• _DATASET SECTION_:
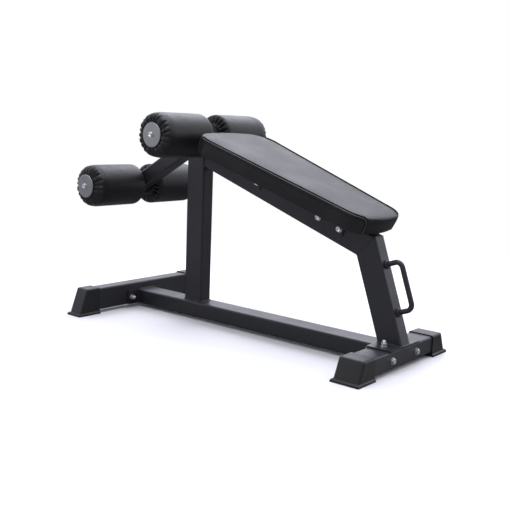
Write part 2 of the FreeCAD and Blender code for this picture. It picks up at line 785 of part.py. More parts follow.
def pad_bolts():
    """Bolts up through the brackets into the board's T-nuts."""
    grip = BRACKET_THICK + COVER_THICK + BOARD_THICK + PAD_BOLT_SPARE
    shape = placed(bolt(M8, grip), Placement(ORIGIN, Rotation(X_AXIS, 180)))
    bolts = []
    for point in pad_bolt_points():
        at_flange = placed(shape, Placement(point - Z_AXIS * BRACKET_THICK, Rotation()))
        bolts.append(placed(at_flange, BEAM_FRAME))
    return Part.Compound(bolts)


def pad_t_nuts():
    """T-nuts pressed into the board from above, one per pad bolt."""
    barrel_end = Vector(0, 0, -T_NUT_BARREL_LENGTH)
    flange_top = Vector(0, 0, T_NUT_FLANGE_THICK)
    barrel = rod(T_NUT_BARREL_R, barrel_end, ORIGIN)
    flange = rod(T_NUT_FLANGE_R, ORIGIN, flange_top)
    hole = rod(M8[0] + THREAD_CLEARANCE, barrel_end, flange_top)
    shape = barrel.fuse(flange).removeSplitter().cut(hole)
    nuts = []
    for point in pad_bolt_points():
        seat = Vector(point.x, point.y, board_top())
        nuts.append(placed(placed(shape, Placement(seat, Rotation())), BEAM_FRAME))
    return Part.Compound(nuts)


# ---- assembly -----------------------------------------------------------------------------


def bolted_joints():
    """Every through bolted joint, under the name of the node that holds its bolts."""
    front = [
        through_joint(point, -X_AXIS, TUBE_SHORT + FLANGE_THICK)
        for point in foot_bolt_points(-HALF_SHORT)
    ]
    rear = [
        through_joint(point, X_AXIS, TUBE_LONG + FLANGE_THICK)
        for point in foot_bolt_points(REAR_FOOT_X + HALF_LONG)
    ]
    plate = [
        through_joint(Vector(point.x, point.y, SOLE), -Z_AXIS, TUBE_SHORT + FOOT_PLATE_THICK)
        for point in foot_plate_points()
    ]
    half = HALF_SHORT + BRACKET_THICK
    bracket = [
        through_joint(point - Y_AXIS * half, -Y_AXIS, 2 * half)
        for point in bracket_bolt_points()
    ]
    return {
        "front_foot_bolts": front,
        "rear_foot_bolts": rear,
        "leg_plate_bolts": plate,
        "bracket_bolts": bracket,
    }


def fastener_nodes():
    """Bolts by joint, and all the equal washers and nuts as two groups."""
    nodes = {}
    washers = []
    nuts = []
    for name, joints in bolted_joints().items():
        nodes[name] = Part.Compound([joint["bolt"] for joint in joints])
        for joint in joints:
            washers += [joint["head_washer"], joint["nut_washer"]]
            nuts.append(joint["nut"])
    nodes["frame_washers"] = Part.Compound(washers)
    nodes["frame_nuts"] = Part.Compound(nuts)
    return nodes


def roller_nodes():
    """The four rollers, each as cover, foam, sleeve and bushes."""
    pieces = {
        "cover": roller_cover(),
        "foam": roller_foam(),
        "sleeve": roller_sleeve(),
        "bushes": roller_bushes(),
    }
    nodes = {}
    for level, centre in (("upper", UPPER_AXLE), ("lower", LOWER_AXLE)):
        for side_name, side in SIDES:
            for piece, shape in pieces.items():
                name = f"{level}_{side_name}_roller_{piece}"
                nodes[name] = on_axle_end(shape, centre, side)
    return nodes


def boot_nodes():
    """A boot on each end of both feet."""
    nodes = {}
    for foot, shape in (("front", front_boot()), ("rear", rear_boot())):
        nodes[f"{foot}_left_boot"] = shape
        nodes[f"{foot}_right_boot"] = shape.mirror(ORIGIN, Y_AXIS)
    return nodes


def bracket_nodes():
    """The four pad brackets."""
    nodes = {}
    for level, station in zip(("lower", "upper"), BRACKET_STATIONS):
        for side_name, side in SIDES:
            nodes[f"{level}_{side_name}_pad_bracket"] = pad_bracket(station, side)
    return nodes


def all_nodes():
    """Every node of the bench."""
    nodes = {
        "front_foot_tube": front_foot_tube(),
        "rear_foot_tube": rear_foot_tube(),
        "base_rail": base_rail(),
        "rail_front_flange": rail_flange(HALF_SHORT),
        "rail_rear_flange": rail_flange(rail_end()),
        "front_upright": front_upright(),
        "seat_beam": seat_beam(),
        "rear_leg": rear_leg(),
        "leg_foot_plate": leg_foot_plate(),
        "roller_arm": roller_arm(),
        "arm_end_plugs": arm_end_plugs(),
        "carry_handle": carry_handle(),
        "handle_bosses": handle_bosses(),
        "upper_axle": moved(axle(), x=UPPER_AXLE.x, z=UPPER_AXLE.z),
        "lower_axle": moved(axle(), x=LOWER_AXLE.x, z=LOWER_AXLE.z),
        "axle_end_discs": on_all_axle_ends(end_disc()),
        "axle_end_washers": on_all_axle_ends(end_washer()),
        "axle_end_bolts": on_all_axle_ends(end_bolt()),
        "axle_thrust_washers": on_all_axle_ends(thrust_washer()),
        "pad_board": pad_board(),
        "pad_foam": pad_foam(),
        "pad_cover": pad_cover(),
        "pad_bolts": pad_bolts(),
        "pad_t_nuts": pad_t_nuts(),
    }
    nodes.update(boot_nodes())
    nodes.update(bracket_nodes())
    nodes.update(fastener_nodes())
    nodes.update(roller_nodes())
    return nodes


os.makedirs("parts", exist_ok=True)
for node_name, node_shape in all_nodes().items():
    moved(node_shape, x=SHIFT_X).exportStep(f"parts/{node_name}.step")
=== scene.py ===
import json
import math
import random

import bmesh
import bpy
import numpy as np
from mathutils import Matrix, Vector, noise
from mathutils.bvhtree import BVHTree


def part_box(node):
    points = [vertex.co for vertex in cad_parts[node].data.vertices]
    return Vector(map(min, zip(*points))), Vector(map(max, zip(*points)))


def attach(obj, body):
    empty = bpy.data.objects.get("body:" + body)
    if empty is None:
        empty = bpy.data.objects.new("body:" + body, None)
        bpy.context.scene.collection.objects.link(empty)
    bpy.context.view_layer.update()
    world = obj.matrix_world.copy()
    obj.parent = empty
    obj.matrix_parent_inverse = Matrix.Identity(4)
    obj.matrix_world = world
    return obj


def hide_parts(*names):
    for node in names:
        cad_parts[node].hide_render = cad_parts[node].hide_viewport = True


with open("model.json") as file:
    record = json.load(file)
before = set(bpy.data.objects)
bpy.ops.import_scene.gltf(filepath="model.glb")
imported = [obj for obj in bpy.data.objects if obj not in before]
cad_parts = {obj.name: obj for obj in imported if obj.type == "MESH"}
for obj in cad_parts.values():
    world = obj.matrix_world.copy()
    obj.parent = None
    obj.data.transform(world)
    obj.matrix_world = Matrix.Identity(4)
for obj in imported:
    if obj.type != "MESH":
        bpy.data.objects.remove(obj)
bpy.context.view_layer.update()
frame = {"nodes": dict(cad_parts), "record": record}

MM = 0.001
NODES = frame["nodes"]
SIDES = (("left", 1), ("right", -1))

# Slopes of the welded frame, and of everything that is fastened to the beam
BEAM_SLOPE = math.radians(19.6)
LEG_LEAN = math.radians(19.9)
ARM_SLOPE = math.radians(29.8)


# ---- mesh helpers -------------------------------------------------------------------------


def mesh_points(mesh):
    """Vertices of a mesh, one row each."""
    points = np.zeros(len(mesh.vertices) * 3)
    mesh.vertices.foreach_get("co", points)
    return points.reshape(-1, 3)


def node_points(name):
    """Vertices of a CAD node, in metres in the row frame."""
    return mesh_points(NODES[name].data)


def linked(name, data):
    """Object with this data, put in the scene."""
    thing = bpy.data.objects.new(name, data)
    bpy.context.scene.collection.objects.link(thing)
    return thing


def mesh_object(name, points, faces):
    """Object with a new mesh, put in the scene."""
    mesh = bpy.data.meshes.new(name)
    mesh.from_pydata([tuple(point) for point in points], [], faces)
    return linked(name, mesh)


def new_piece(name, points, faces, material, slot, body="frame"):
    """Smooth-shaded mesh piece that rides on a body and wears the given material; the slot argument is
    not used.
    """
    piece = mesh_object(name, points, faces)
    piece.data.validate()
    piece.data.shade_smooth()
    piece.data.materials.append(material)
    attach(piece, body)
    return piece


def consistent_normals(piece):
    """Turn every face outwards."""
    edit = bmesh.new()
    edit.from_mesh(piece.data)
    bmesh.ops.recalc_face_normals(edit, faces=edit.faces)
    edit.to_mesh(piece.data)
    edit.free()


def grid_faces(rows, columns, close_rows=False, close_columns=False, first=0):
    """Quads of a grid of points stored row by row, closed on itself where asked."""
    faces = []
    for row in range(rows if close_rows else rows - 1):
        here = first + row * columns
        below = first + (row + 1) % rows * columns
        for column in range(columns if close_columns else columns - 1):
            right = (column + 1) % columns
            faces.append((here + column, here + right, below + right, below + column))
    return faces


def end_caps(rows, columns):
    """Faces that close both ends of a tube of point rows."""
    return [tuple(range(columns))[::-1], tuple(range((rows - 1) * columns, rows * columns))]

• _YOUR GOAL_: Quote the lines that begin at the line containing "nodes.update(boot_nodes())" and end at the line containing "obj.parent = empty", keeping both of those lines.

• _SOLVED EXERCISE_:
    nodes.update(boot_nodes())
    nodes.update(bracket_nodes())
    nodes.update(fastener_nodes())
    nodes.update(roller_nodes())
    return nodes


os.makedirs("parts", exist_ok=True)
for node_name, node_shape in all_nodes().items():
    moved(node_shape, x=SHIFT_X).exportStep(f"parts/{node_name}.step")
=== scene.py ===
import json
import math
import random

import bmesh
import bpy
import numpy as np
from mathutils import Matrix, Vector, noise
from mathutils.bvhtree import BVHTree


def part_box(node):
    points = [vertex.co for vertex in cad_parts[node].data.vertices]
    return Vector(map(min, zip(*points))), Vector(map(max, zip(*points)))


def attach(obj, body):
    empty = bpy.data.objects.get("body:" + body)
    if empty is None:
        empty = bpy.data.objects.new("body:" + body, None)
        bpy.context.scene.collection.objects.link(empty)
    bpy.context.view_layer.update()
    world = obj.matrix_world.copy()
    obj.parent = empty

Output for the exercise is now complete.